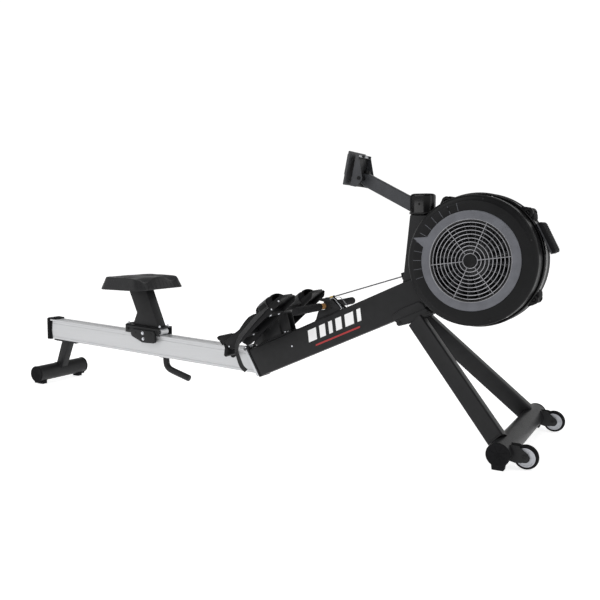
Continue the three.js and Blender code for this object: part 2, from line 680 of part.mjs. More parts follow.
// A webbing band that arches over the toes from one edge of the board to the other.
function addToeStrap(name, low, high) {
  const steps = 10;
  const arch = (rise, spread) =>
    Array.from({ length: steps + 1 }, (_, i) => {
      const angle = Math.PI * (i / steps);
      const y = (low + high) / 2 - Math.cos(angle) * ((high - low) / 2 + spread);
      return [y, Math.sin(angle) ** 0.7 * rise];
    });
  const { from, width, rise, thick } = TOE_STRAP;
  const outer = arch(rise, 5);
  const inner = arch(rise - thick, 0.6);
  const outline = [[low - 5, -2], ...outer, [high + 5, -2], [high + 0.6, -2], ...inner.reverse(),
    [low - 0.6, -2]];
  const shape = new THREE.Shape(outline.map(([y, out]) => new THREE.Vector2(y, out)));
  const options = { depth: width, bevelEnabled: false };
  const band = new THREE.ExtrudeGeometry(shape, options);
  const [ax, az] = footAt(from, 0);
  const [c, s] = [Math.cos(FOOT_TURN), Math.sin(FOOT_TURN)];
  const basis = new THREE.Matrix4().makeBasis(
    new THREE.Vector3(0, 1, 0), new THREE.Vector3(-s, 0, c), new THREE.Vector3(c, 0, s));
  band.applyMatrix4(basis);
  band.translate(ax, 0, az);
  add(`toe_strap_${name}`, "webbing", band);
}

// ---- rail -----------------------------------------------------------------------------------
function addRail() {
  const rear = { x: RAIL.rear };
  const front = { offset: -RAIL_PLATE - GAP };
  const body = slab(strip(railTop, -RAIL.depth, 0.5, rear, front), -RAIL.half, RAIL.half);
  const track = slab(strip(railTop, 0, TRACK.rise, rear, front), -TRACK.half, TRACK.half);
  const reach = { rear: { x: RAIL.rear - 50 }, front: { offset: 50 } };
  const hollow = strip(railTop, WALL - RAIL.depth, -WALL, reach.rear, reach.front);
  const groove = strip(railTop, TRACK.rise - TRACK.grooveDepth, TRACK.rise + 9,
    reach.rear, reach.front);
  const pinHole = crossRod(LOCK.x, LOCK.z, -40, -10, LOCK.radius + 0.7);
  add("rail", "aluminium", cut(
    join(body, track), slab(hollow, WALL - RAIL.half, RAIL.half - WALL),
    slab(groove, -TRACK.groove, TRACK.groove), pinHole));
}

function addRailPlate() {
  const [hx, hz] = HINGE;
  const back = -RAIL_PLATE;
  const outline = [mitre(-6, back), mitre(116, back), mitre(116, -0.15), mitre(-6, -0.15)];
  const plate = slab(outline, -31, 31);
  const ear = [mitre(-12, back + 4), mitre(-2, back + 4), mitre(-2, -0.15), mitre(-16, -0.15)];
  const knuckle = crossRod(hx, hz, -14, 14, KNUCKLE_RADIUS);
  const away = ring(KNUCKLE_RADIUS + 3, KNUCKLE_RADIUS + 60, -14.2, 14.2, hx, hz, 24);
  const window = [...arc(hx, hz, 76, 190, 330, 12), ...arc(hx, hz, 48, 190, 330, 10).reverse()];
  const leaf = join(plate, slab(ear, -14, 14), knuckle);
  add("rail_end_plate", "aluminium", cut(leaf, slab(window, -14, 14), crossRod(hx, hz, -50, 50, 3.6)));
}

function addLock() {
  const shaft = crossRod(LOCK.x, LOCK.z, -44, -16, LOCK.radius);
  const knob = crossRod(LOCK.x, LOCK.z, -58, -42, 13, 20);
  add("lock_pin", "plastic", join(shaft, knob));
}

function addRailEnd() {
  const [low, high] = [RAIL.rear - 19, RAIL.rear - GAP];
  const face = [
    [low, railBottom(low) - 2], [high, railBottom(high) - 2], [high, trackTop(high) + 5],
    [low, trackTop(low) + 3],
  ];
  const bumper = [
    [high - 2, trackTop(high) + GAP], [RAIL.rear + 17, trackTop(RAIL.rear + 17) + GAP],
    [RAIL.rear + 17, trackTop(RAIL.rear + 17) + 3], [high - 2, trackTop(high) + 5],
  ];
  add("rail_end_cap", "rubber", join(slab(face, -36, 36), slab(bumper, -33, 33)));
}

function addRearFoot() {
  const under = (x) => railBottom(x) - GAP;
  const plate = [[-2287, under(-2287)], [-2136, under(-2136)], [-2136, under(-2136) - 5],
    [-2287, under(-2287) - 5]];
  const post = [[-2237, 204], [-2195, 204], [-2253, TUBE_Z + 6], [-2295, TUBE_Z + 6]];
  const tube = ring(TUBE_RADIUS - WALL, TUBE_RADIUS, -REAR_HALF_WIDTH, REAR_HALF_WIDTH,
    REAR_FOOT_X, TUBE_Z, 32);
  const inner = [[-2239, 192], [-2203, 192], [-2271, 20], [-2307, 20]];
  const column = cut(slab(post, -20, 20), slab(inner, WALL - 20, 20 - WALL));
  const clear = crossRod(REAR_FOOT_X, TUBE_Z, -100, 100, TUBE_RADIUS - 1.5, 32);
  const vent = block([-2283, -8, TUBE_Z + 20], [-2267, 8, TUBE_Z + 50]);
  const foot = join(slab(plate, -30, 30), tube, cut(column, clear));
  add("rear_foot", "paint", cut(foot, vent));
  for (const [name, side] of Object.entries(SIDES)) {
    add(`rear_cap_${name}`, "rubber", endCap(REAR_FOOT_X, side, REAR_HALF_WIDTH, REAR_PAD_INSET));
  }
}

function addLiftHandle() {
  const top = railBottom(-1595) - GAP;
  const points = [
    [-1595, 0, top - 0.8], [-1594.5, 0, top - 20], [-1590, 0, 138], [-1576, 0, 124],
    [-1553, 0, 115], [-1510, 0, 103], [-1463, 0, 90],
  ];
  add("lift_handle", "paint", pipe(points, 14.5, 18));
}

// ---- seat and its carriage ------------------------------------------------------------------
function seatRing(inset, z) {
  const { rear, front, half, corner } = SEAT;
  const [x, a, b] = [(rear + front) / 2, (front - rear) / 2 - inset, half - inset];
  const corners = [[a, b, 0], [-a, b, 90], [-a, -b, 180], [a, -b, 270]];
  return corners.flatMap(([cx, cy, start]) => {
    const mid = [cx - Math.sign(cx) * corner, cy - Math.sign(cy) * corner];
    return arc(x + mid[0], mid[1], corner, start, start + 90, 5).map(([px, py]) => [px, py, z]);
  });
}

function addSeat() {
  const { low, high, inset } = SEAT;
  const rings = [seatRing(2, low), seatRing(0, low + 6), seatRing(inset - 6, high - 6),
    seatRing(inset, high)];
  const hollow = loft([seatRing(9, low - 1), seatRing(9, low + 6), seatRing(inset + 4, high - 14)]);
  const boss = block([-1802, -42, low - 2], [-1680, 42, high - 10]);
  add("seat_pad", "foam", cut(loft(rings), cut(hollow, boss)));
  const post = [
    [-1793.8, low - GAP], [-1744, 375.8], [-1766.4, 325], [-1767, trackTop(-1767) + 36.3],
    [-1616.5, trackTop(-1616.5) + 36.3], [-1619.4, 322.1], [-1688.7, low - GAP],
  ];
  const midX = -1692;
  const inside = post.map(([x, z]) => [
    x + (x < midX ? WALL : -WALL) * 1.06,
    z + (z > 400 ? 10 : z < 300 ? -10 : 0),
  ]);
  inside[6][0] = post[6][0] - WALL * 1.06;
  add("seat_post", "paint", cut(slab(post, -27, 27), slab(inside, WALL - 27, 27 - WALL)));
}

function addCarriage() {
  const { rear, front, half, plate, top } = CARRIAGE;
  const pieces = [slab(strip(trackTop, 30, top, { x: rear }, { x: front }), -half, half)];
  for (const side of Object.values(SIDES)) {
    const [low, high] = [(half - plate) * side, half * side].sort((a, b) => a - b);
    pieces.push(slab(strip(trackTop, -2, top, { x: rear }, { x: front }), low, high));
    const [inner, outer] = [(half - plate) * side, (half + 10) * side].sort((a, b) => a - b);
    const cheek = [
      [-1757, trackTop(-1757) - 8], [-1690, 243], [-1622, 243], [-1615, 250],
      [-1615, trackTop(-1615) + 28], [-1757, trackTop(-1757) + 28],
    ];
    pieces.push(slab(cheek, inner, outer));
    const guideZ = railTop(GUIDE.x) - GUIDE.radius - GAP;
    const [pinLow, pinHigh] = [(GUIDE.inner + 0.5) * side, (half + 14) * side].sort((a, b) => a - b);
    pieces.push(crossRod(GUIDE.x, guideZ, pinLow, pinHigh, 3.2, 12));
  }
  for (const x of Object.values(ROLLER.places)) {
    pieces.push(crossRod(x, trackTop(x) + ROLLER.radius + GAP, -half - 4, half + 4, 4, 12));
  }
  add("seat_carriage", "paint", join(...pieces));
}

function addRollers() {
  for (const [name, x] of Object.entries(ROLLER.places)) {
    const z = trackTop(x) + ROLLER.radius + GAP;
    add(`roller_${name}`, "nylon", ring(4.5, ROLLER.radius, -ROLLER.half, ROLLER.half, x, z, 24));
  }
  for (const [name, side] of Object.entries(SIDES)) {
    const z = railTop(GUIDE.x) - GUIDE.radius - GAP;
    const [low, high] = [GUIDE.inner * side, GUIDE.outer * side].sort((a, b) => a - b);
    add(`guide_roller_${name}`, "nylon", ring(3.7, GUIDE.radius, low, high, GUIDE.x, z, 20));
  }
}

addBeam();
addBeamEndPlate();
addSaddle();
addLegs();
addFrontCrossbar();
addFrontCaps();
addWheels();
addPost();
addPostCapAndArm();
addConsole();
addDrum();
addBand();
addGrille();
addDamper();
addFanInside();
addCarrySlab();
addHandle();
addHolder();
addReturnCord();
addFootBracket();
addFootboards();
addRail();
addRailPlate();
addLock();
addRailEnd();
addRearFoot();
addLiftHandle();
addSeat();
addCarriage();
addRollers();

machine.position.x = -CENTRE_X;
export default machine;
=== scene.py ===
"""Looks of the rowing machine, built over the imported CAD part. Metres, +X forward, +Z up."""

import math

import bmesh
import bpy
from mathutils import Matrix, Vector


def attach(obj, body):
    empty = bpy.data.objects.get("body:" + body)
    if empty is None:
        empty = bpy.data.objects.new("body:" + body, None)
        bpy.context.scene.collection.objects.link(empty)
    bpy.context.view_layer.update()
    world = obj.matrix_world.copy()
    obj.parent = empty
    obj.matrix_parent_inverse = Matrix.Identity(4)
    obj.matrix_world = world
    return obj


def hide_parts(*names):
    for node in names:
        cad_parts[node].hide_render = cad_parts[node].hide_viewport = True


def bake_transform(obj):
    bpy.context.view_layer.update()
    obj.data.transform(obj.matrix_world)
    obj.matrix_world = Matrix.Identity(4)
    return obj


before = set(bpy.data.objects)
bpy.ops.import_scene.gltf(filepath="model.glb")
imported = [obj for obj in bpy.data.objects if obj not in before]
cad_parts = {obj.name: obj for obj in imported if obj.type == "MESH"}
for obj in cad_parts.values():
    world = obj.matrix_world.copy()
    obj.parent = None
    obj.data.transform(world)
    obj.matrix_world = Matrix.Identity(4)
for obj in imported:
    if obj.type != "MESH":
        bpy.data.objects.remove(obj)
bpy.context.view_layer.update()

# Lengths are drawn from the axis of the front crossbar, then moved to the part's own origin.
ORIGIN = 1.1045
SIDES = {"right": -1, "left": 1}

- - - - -

▶ _Goal of the exercise_: Copy out every line with the word "data".

▶ _Exercise result_:
    empty = bpy.data.objects.get("body:" + body)
        empty = bpy.data.objects.new("body:" + body, None)
    obj.data.transform(obj.matrix_world)
before = set(bpy.data.objects)
imported = [obj for obj in bpy.data.objects if obj not in before]
    obj.data.transform(world)
        bpy.data.objects.remove(obj)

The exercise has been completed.